- _Written task_: Quote every line below exactly as it reads.

- _Dataset content_:
-------------------------

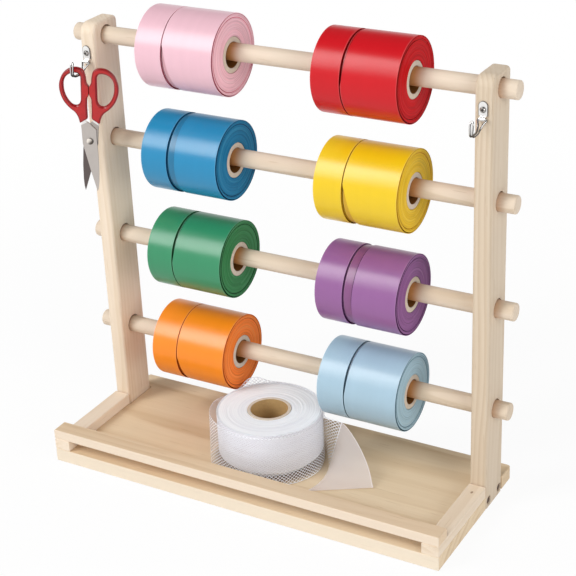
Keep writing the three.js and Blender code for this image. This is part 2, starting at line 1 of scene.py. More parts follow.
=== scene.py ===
# %% [markdown]
# # A ribbon storage rack
# The rack is a pine frame with four loose dowels. Satin ribbon rolls hang on the dowels, a pair of
# scissors hangs on a hook, and a roll of white mesh ribbon stands in the tray. The solids come from
# CAD and stay where they are. This notebook dresses them: boards keep their solid and get a finish,
# and round or soft things are made again as finer surfaces, each in the place of its solid.

# %% Load the frame
import json
from math import cos, pi, radians, sin, tau

import bmesh
import bpy
import numpy as np
from mathutils import Matrix, Vector
from mathutils.geometry import tessellate_polygon


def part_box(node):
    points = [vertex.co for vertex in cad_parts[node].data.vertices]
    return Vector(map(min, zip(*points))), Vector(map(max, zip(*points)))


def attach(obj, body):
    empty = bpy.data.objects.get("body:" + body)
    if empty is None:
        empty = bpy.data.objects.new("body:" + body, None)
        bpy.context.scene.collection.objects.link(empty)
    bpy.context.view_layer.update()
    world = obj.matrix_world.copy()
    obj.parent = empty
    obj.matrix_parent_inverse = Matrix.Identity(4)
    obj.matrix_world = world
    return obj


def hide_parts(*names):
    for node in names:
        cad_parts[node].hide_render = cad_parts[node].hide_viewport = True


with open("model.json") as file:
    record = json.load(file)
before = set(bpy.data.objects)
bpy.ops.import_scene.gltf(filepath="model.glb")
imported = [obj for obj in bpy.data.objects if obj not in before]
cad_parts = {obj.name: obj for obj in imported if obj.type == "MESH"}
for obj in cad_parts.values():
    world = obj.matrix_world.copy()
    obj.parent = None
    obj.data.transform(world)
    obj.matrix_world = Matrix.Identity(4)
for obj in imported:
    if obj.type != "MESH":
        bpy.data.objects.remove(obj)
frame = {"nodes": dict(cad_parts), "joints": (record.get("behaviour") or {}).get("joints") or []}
scene = bpy.context.scene
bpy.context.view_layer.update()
MM = 0.001


def new_object(name, data):
    """An object in the scene with the given mesh, lamp or camera."""
    made = bpy.data.objects.new(name, data)
    scene.collection.objects.link(made)
    return made


# %% [markdown]
# ## Camera
# The photograph was taken from the front right and from above, with a long lens. A new camera looks
# straight down. Three turns aim it: round the upright, from straight down to its elevation, and a
# small one round the way it looks.

# %% Camera
VIEW_AZIMUTH, VIEW_ELEVATION, VIEW_ROLL = (radians(a) for a in (30.54, 26.15, -2.59))
CAMERA_PLACE = (0.6412, -1.0562, 0.7955)
SENSOR_MM, LENS_MM = 36, 96.83
turns = ((VIEW_AZIMUTH, "Z"), (pi / 2 - VIEW_ELEVATION, "X"), (VIEW_ROLL, "Z"))

camera_data = bpy.data.cameras.new("camera")
camera_data.sensor_width = SENSOR_MM
camera_data.lens = LENS_MM
camera = new_object("camera", camera_data)
camera.matrix_world = Matrix.Translation(CAMERA_PLACE)
for angle, axis in turns:
    camera.matrix_world = camera.matrix_world @ Matrix.Rotation(angle, 4, axis)
scene.camera = camera
scene.view_settings.view_transform = "Standard"
print("camera looks along", [round(-v, 3) for v in camera.matrix_world.col[2][:3]])

# %% [markdown]
# ## Shader maths
# A procedural finish is arithmetic on coordinates. Written as nodes it is long and hard to read, so
# one small class wraps a socket and turns plus, minus and times into Math nodes. A colour goes
# through a Mix node instead, because a Math node would turn it grey.

# %% A class for values and one for finishes
def operation(name, swapped=False):
    """A method that adds a Math node for its value and the others, swapped or in that order."""
    def apply(self, *others):
        terms = (*others, self) if swapped else (self, *others)
        return self.finish.value("Math", dict(enumerate(terms)), operation=name)
    return apply


class Value:
    """A number that changes over a surface. Arithmetic on it adds Math nodes to its finish."""

    __add__ = __radd__ = operation("ADD")
    __sub__, __rsub__ = operation("SUBTRACT"), operation("SUBTRACT", swapped=True)
    __mul__ = __rmul__ = operation("MULTIPLY")
    __truediv__, __pow__ = operation("DIVIDE"), operation("POWER")
    fraction, size = operation("FRACT"), operation("ABSOLUTE")
    most, least = operation("MAXIMUM"), operation("MINIMUM")

    def __init__(self, finish, socket):
        self.finish, self.socket = finish, socket

    def rise(self, low, high):
        """0 below low, 1 above high and a smooth S between them. Low may be the larger one."""
        sockets = {"Value": self, "From Min": low, "From Max": high}
        return self.finish.value("MapRange", sockets, interpolation_type="SMOOTHSTEP")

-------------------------

- _Task response_:
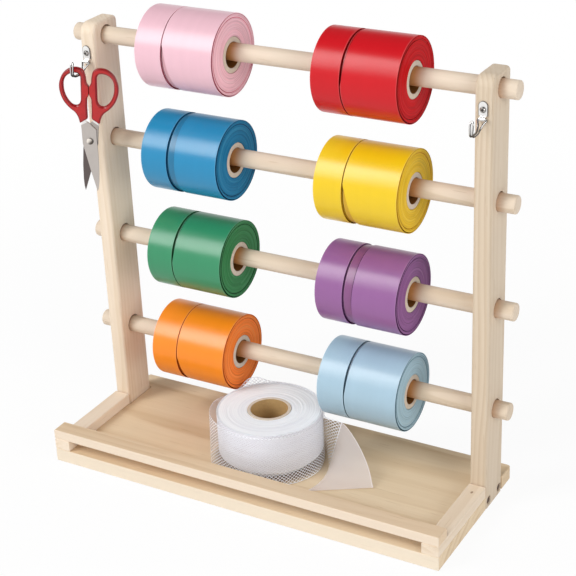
Keep writing the three.js and Blender code for this image. This is part 2, starting at line 1 of scene.py. More parts follow.
=== scene.py ===
# %% [markdown]
# # A ribbon storage rack
# The rack is a pine frame with four loose dowels. Satin ribbon rolls hang on the dowels, a pair of
# scissors hangs on a hook, and a roll of white mesh ribbon stands in the tray. The solids come from
# CAD and stay where they are. This notebook dresses them: boards keep their solid and get a finish,
# and round or soft things are made again as finer surfaces, each in the place of its solid.

# %% Load the frame
import json
from math import cos, pi, radians, sin, tau

import bmesh
import bpy
import numpy as np
from mathutils import Matrix, Vector
from mathutils.geometry import tessellate_polygon


def part_box(node):
    points = [vertex.co for vertex in cad_parts[node].data.vertices]
    return Vector(map(min, zip(*points))), Vector(map(max, zip(*points)))


def attach(obj, body):
    empty = bpy.data.objects.get("body:" + body)
    if empty is None:
        empty = bpy.data.objects.new("body:" + body, None)
        bpy.context.scene.collection.objects.link(empty)
    bpy.context.view_layer.update()
    world = obj.matrix_world.copy()
    obj.parent = empty
    obj.matrix_parent_inverse = Matrix.Identity(4)
    obj.matrix_world = world
    return obj


def hide_parts(*names):
    for node in names:
        cad_parts[node].hide_render = cad_parts[node].hide_viewport = True


with open("model.json") as file:
    record = json.load(file)
before = set(bpy.data.objects)
bpy.ops.import_scene.gltf(filepath="model.glb")
imported = [obj for obj in bpy.data.objects if obj not in before]
cad_parts = {obj.name: obj for obj in imported if obj.type == "MESH"}
for obj in cad_parts.values():
    world = obj.matrix_world.copy()
    obj.parent = None
    obj.data.transform(world)
    obj.matrix_world = Matrix.Identity(4)
for obj in imported:
    if obj.type != "MESH":
        bpy.data.objects.remove(obj)
frame = {"nodes": dict(cad_parts), "joints": (record.get("behaviour") or {}).get("joints") or []}
scene = bpy.context.scene
bpy.context.view_layer.update()
MM = 0.001


def new_object(name, data):
    """An object in the scene with the given mesh, lamp or camera."""
    made = bpy.data.objects.new(name, data)
    scene.collection.objects.link(made)
    return made


# %% [markdown]
# ## Camera
# The photograph was taken from the front right and from above, with a long lens. A new camera looks
# straight down. Three turns aim it: round the upright, from straight down to its elevation, and a
# small one round the way it looks.

# %% Camera
VIEW_AZIMUTH, VIEW_ELEVATION, VIEW_ROLL = (radians(a) for a in (30.54, 26.15, -2.59))
CAMERA_PLACE = (0.6412, -1.0562, 0.7955)
SENSOR_MM, LENS_MM = 36, 96.83
turns = ((VIEW_AZIMUTH, "Z"), (pi / 2 - VIEW_ELEVATION, "X"), (VIEW_ROLL, "Z"))

camera_data = bpy.data.cameras.new("camera")
camera_data.sensor_width = SENSOR_MM
camera_data.lens = LENS_MM
camera = new_object("camera", camera_data)
camera.matrix_world = Matrix.Translation(CAMERA_PLACE)
for angle, axis in turns:
    camera.matrix_world = camera.matrix_world @ Matrix.Rotation(angle, 4, axis)
scene.camera = camera
scene.view_settings.view_transform = "Standard"
print("camera looks along", [round(-v, 3) for v in camera.matrix_world.col[2][:3]])

# %% [markdown]
# ## Shader maths
# A procedural finish is arithmetic on coordinates. Written as nodes it is long and hard to read, so
# one small class wraps a socket and turns plus, minus and times into Math nodes. A colour goes
# through a Mix node instead, because a Math node would turn it grey.

# %% A class for values and one for finishes
def operation(name, swapped=False):
    """A method that adds a Math node for its value and the others, swapped or in that order."""
    def apply(self, *others):
        terms = (*others, self) if swapped else (self, *others)
        return self.finish.value("Math", dict(enumerate(terms)), operation=name)
    return apply


class Value:
    """A number that changes over a surface. Arithmetic on it adds Math nodes to its finish."""

    __add__ = __radd__ = operation("ADD")
    __sub__, __rsub__ = operation("SUBTRACT"), operation("SUBTRACT", swapped=True)
    __mul__ = __rmul__ = operation("MULTIPLY")
    __truediv__, __pow__ = operation("DIVIDE"), operation("POWER")
    fraction, size = operation("FRACT"), operation("ABSOLUTE")
    most, least = operation("MAXIMUM"), operation("MINIMUM")

    def __init__(self, finish, socket):
        self.finish, self.socket = finish, socket

    def rise(self, low, high):
        """0 below low, 1 above high and a smooth S between them. Low may be the larger one."""
        sockets = {"Value": self, "From Min": low, "From Max": high}
        return self.finish.value("MapRange", sockets, interpolation_type="SMOOTHSTEP")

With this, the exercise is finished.